Un grande muro scuro, piazzato al centro della scena, troneggia nella penombra. Si scompone in blocchi, ribaltati, rialzati per la scena, trasformati in letti dove vivere amori che divertono e straziano, in larghi piani dove festeggiare matrimoni traditi prima di essere consumati, mossi come torri imponenti da cui manifestare a volto acceso un bisogno folle di rivalsa. Accade in Don Juan, la nuovissima creazione di Aterballetto firmata dal coreografo svedese Johan Inger per i sedici ballerini della Fondazione Nazionale della Danza di Reggio Emilia diretta da Gigi Cristoforetti. Un tour internazionale per una novità dai tanti coproduttori, la cui prima assoluta ha aperto la stagione di danza del Teatro Comunale di Ferrara, a ridosso dell’anteprima al Valli di Reggio Emilia per il festival Aperto. Debutto italiano in anticipo su una settimana coraggiosa di questi tempi quanto culturalmente significativa: Don Juan è fino a sabato 17 al Théâtre National de la Danse Chaillot di Parigi, centro di spicco in Francia e in Europa, a fine mese è al Metastasio di Prato con date fino a luglio tra Italia e estero. Un programma la cui realizzazione sembrava utopia.
Inger, che per Aterballetto ha firmato pezzi cult come il trascinante Bliss sul Köln Concert di Keith Jarrett, per la sua rilettura psicoanalitica di Don Giovanni ha lavorato con il drammaturgo Gregor Acuña-Pohl con cui ha studiato venticinque testi ispirati al personaggio tra i quali l’opera teatrale in chiave femminista di Suzanne Lilar.

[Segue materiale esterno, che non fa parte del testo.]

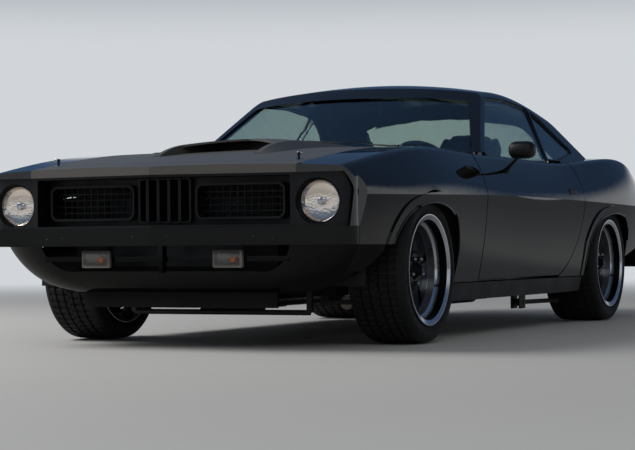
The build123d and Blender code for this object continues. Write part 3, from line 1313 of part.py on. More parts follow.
with BuildPart() as front_suspension:
    for side in (1, -1):
        add(arm_plate(side, RAIL_X[0], LOWER_ARM_Z))
        add(arm_plate(side, APRON_X[1], UPPER_ARM_Z))
        block(across(side, (RAIL_X[0], RAIL_X[0] + 40)), (FRONT_AXLE_Y - 60, FRONT_AXLE_Y + 60),
              (LOWER_ARM_Z[1], CROSS_LOW_Z))
        for low_z, high_z in ((LOWER_ARM_Z[1], LOWER_LUG_Z[1]), (UPPER_LUG_Z[0], UPPER_ARM_Z[0])):
            with Locations((side * WHEEL_X, FRONT_AXLE_Y, low_z)):
                Cylinder(BALL_R, high_z - low_z, align=ON_BASE)
        block((side * ROLL_BAR_X - ROLL_BAR_R, side * ROLL_BAR_X + ROLL_BAR_R),
              (ROLL_BAR_Y - ROLL_BAR_R, ROLL_BAR_Y + ROLL_BAR_R), (ROLL_BAR_Z, RAIL_Z[0]))
    with Locations(Plane((0, ROLL_BAR_Y, ROLL_BAR_Z), z_dir=(1, 0, 0))):
        Cylinder(ROLL_BAR_R, 2 * ROLL_BAR_X)
save(front_suspension.part, "front_suspension")

# Knuckles turn on the ball pins, on the upright axis through the wheel's middle
UPRIGHT_X = (WHEEL_X - 34, WHEEL_X - 8)
LUG_END_R = 19
CARRIER_R = 58
with BuildPart() as knuckle_left:
    block(UPRIGHT_X, (FRONT_AXLE_Y - 32, FRONT_AXLE_Y + 32), (LOWER_LUG_Z[0], UPPER_LUG_Z[1]))
    with Locations(Plane((UPRIGHT_X[0], FRONT_AXLE_Y, TYRE_R), z_dir=(1, 0, 0))):
        Cylinder(CARRIER_R, WHEEL_X + HUB_INNER - PANEL_GAP - UPRIGHT_X[0], align=ON_BASE)
        Cylinder(STUB_R, WHEEL_X + STUB_END - UPRIGHT_X[0], align=ON_BASE)
    for low_z, high_z in (LOWER_LUG_Z, UPPER_LUG_Z):
        with BuildSketch(Plane.XY.offset(low_z)):
            with Locations((WHEEL_X, FRONT_AXLE_Y)):
                Circle(LUG_END_R)
            with Locations(((UPRIGHT_X[0] + WHEEL_X) / 2, FRONT_AXLE_Y)):
                Rectangle(WHEEL_X - UPRIGHT_X[0], 2 * LUG_END_R)
        extrude(amount=high_z - low_z)
        with Locations((WHEEL_X, FRONT_AXLE_Y, low_z)):
            Cylinder(BALL_R + RUN_FIT, high_z - low_z, align=ON_BASE,
                     mode=Mode.SUBTRACT)
save(knuckle_left.part, "knuckle_left")

with BuildPart() as knuckle_right:
    mirror(knuckle_left.part, about=Plane.YZ)
save(knuckle_right.part, "knuckle_right")

# Mirrors on short stalks from the doors
MIRROR = {"x": 1000, "y": -497, "z": 890, "wide": 130, "high": 84, "round": 34, "deep": 46}
with BuildPart() as mirror_left:
    with BuildSketch(Plane((MIRROR["x"], MIRROR["y"], MIRROR["z"]), x_dir=(1, 0, 0), z_dir=(0, -1, 0))):
        RectangleRounded(MIRROR["wide"], MIRROR["high"], MIRROR["round"])
    extrude(amount=MIRROR["deep"], both=True)
    chamfer(mirror_left.faces().sort_by(Axis.Y)[0].edges(), length=20, length2=30)
    with BuildSketch(Plane((960, MIRROR["y"], 848), x_dir=(0, 1, 0), z_dir=(-0.8, 0, -0.35))):
        Ellipse(26, 13)
    extrude(amount=110)
    add(door_left.part, mode=Mode.SUBTRACT)
save(mirror_left.part, "mirror_left")

with BuildPart() as mirror_right:
    mirror(mirror_left.part, about=Plane.YZ)
save(mirror_right.part, "mirror_right")
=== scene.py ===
"""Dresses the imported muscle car: finishes, soft and small pieces, studio and camera."""

import json
import logging
import math
from collections.abc import Callable
from dataclasses import dataclass, field
from enum import Enum

import bmesh
import bpy
from mathutils import Matrix, Vector

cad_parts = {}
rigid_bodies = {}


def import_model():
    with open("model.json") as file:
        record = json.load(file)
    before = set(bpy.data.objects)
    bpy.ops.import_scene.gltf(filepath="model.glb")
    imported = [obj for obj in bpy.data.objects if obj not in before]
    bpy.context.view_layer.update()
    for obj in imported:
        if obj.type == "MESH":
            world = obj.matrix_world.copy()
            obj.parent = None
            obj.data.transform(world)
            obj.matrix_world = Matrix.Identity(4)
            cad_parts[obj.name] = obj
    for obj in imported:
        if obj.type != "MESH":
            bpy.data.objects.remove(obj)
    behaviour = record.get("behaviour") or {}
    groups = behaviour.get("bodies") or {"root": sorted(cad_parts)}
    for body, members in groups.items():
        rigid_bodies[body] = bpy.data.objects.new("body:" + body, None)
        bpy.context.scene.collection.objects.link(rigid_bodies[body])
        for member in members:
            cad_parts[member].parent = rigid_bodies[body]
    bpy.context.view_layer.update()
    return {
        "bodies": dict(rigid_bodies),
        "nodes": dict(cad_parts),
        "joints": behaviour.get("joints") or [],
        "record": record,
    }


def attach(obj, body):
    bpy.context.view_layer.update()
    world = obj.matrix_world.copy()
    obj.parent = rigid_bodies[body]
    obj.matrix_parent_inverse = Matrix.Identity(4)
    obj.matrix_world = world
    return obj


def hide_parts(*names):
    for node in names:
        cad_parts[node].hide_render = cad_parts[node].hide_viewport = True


LOG = logging.getLogger("car")
MM = 0.001
MIRROR = Matrix.Scale(-1.0, 4, (1.0, 0.0, 0.0))
LEFT = (1.0, 0.0, 0.0)
FORWARDS = (0.0, -1.0, 0.0)
BACKWARDS = (0.0, 1.0, 0.0)
UPWARDS = (0.0, 0.0, 1.0)
DOWNWARDS = (0.0, 0.0, -1.0)
DOORS = ("door_left", "door_right")
Piece = bpy.types.Object
Point = tuple[float, float, float]
Outline = tuple[tuple[float, float], ...]


class Pick(Enum):
    """What an edit-mode selection takes."""

    VERT = "VERT"
    EDGE = "EDGE"
    FACE = "FACE"


class Side(Enum):
    """The car's two sides, by the sign of X."""

    LEFT = 1
    RIGHT = -1


def linear(code: str) -> tuple[float, float, float, float]:
    """Turns an sRGB hex colour into Blender's linear colour.

    Args:
        code: Six hex digits, with or without a leading hash.

    Returns:
        Red, green, blue and an alpha of one.
    """
    digits = code.lstrip("#")
    parts = [int(digits[i:i + 2], 16) / 255 for i in (0, 2, 4)]
    values = [p / 12.92 if p <= 0.04045 else ((p + 0.055) / 1.055) ** 2.4 for p in parts]
    return (values[0], values[1], values[2], 1.0)


def add_node(tree: bpy.types.NodeTree, kind: str, inputs: dict | None = None,
             **settings: object) -> bpy.types.Node:
    """Adds one shader node with its settings, values and links.

    Args:
        tree: The node tree that gets the node.
        kind: Blender's type name of the node.
        inputs: Socket name or number to a value or to another node's output.
        **settings: Properties of the node.

    Returns:
        The new node.
    """
    node = tree.nodes.new(kind)
    for key, value in settings.items():
        setattr(node, key, value)
    for key, value in (inputs or {}).items():
        if isinstance(value, bpy.types.NodeSocket):
            tree.links.new(value, node.inputs[key])
        else:
            node.inputs[key].default_value = value
    return node


def noise(tree: bpy.types.NodeTree, place: bpy.types.NodeSocket, scale: float, detail: float,
          **inputs: float) -> bpy.types.NodeSocket:
    """Adds a noise texture, by patches in a metre and finer layers, and gives its grey value."""
    return add_node(tree, "ShaderNodeTexNoise",
                    {"Vector": place, "Scale": scale, "Detail": detail, **inputs}).outputs["Fac"]


def calculated(tree: bpy.types.NodeTree, operation: str, a: object, b: object) -> bpy.types.NodeSocket:
    """Adds a Math node and gives its result."""
    return add_node(tree, "ShaderNodeMath", {0: a, 1: b}, operation=operation).outputs[0]


def blended(tree: bpy.types.NodeTree, factor: bpy.types.NodeSocket, first: str,
            second: str) -> bpy.types.NodeSocket:
    """Adds a mix of two sRGB colours and gives its result."""
    return add_node(tree, "ShaderNodeMix", {"Factor": factor, "A": linear(first), "B": linear(second)},
                    data_type="RGBA").outputs["Result"]


def eased(tree: bpy.types.NodeTree, value: bpy.types.NodeSocket,
          span: tuple[float, float]) -> bpy.types.NodeSocket:
    """Adds a soft step from nothing to one between two values, and gives its result."""
    return add_node(tree, "ShaderNodeMapRange", {"Value": value, "From Min": span[0], "From Max": span[1]},
                    interpolation_type="SMOOTHSTEP").outputs["Result"]


def bumped(tree: bpy.types.NodeTree, height: bpy.types.NodeSocket, depth_mm: float,
           **inputs: bpy.types.NodeSocket) -> bpy.types.NodeSocket:
    """Adds a Bump node for a relief this many millimetres deep, and gives its normal."""
    return add_node(tree, "ShaderNodeBump",
                    {"Height": height, "Strength": 1.0, "Distance": depth_mm * MM, **inputs}
                    ).outputs["Normal"]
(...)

Nemmeno una nota dal Don Giovanni di Mozart, il cui confronto con Inger potrebbe essere curioso, ma una partitura originale, dal sound pop di Marc Álvarez.

LA CHIAVE dello spettacolo è narrativa e si appoggia su una danza che alterna generose danze di gruppo a duetti di conquista che mettono in luce l’insaziabile sete di amplessi del protagonista. Per Inger Don Giovanni è un tossicodipendente dal sesso, complice l’abbandono materno che non rende possibile all’irrequieto ragazzaccio alcun rapporto duraturo. Il serial latin-lover senza scrupoli è Saul Daniele Ardillo, quasi costantemente in scena (lo spettacolo dura un’ora e quaranta minuti): una bella prova, affiancata da quella di Philippe Kratz, nella parte di Leo/ Leporello, alter ego di Don Giovanni che tenta di far rinsavire l’irresponsabile giovanotto.

I QUADRI sono giocati tra i blocchi scenografici in movimento di Curt Allen Wilmer: dal parto di Don Giovanni da una madre insofferente (Ina Lesnakowski) agli amori con Elvira (Estelle Bovay), Zerlina (Serena Vinzio), Tisbea (Martina Forioso) e Donna Ana (Ivana Mastroviti). Feste e fughe fino allo stupro dell’adolescente Inés (Arianna Kob), alla quale, mostruosamente, si sostituisce sotto il corpo del ragazzo quello giudicante della madre.
Vive in alcune soluzioni il legame con il maestro del balletto moderno narrativo del Novecento, lo svedese Mats Ek, che per Inger è artista di riferimento: come la culla-macchinina dentro la quale Elvira gira per la scena o lo stile all’unisono del ballo degli invitati al matrimonio quasi folk tra Masetto e Zerlina. La rilettura del mito si impagina con voluta leggibilità in spettacolo e il racconto “fisico” delle sempre più voraci conquiste di Don Giovanni ha sfaccettatura. Luci incisive di Fabiana Piccioli e plauso alla compagnia diretta da Sveva Berti.